DR JO APPLEBY's work at the University of Leicester revealed that
Richard's bones were subjected to brutality. While the wild
hunchback portrayed by Olivier in the Shakespearean film is
conjecture, nevertheless this King's bones were misshapen through
scoliosis. Our clumsy fantasy of monarchy is re-framed by
vulnerability. Accounts attest to the bravery of King Richard "in
the thick of battle"; so he overcame physical challenges, and
medieval taboos about disability. The Croyland Chronicle
also suggests that his battle wounds were many, and his bone
injuries are consistent with this description. Scientists have been
able to identify 11 bone wounds which are likely to have been
inflicted before death.
More disturbing was the discovery of post-mortem wounds,
including one to the pelvis. Reconstruction showed that that was
likely to have been made via the buttock. Polydor Vergil's
contemporary account tells of Richard's body having been slung
naked over the back of a horse, suffering insults as it was brought
into Leicester for public display. The King was humiliated in a way
we now more often associate with the reported acts of IS.
Human remains from the Battle of Towton, fought on Palm Sunday
1461 (which that year, as this, fell on 29 March), point to similar
brutality, and more post-death humiliation. While it is possible to
accept this as unremarkable by the standards of the day, as a
Christian cathedral serving a community that includes refugees and
asylum-seekers who have escaped contemporary tyranny, we felt
compelled to address this barbaric narrative.
We cannot undo history, but we can write new history. Richard's
coffin was transported to the cathedral with dignity and honour,
instead of naked on a horse. He was treated in a way that befits
every human being, whatever their status. The too-frequent
repatriations to Wootton Bassett, with which we have become
familiar, have recaptured our instinctive sense of the need to
provide such human dignity - first in life, but also in death.
Richard's story has resonated particularly in Leicester. Our
Sikh neighbours have been making the links with their history of
warrior leaders such as Maharaja Ranjit Singh. The ceremonial
kirpan worn by baptised Sikhs points to the need for
mercy, rather than weaponry. Interestingly, after the battle,
Richard's face was left intact. One of my Muslim colleagues
reminded me how Khalifah Abu Bakr came and kissed the face of the
dead Prophet Mohammed. The face embodies the person, and Islam
forbids the desecration of the face. The hadith says that,
in a true jihad, post-mortem humiliation is forbidden.

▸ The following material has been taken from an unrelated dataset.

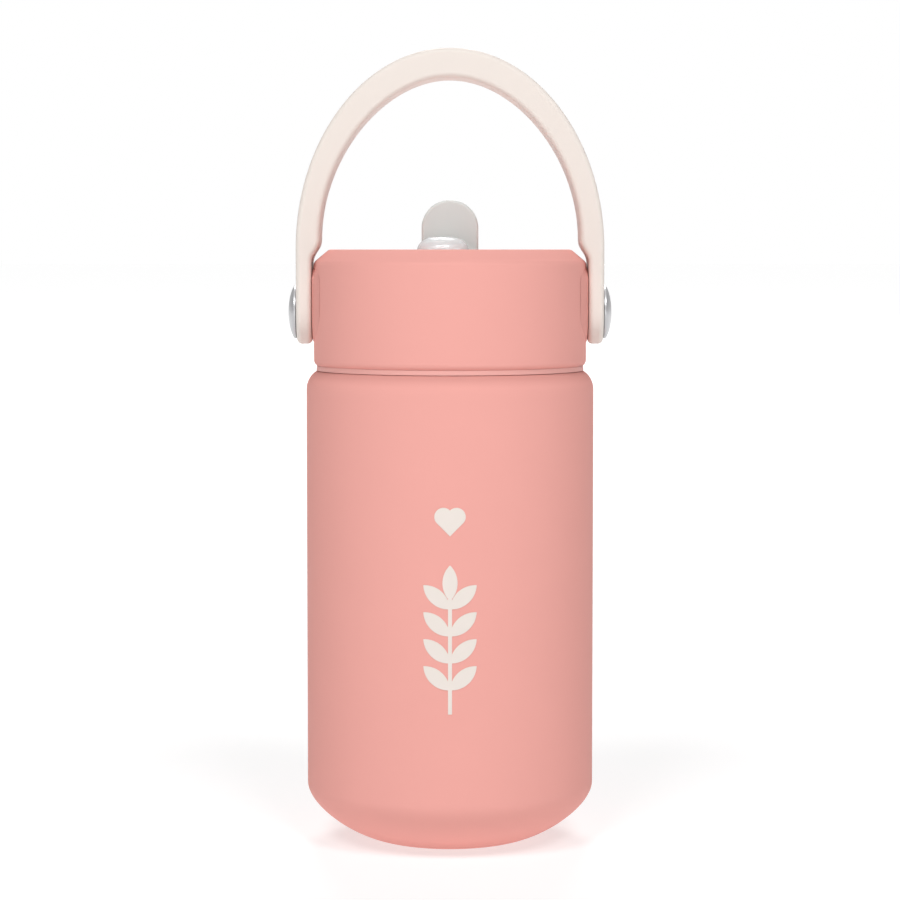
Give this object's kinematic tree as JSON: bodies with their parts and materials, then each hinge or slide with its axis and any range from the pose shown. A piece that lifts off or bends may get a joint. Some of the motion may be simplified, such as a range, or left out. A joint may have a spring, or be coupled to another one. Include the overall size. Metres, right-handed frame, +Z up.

FOLLOWING the burial of this "warrior king", we now enter Holy
Week. Isaiah's suffering servant will be "crushed for our
iniquities", as "through his bruises we are healed" (Isaiah 53.5).
According to John's Gospel, the soldiers stabbed the dead body of
Jesus (19.34), an uncomfortable thought for us Christians - a
tradition of post-mortem humiliation with religious precedence.
Equally, however, the Passover lamb was not to have bones broken;
so it is worth highlighting that John tells of the soldiers'
restraint (19.33).
We have brought Richard's brutalised bones into the heart of our
cathedral, where the King's tomb is marked with a deeply incised
cross. The design emerged from reflecting on Easter and the idea of
a tombstone broken apart to reveal a new reality. Dame Carol Ann
Duffy's poem, which we commissioned, and which was read at the
service of reburial, begins with the words, "My bones, scripted in
light, upon a human braille".
Easter faith scripts in light. Bones scarred by human brutality
can speak about more than just our capacity to demean one another.
The main biblical idea that underpinned the reburial service was
the story of the moving of the bones of Joseph from the place of
slavery in Egypt to the Promised Land. The book of Joshua records
that this act becomes an inheritance of hope for generations to
come.
We are learning from Richard III's brutal death, and we are
seeing new, hopeful ways emerge of developing deeper respect for
the living as well as the dead.
The Very Revd David Monteith is Dean of Leicester.